-- Start Collected data --

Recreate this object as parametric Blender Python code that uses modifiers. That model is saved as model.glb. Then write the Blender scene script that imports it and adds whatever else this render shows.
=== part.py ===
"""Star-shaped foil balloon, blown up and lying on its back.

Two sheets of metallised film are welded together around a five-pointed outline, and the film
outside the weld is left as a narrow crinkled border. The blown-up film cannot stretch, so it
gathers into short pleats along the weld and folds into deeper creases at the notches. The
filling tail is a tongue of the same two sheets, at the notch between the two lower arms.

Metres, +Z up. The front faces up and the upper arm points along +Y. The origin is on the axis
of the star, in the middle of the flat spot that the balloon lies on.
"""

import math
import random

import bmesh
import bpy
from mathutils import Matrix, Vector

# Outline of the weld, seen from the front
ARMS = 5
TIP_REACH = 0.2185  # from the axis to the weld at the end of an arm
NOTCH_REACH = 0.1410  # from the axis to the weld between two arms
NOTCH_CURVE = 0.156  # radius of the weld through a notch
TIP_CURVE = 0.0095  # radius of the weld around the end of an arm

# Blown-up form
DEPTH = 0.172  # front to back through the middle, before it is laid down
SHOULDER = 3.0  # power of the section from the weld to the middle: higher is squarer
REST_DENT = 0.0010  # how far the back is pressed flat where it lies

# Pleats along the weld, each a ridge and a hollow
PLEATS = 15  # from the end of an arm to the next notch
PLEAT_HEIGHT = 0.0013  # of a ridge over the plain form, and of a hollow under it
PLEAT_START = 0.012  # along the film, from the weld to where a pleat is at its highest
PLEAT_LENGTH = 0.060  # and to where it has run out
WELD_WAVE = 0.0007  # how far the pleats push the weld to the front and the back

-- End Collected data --

** Exercise details **
Copy out only the lines running from the beginning of the data to the line with "on its back.", both ends included.

** The solution **
Recreate this object as parametric Blender Python code that uses modifiers. That model is saved as model.glb. Then write the Blender scene script that imports it and adds whatever else this render shows.
=== part.py ===
"""Star-shaped foil balloon, blown up and lying on its back.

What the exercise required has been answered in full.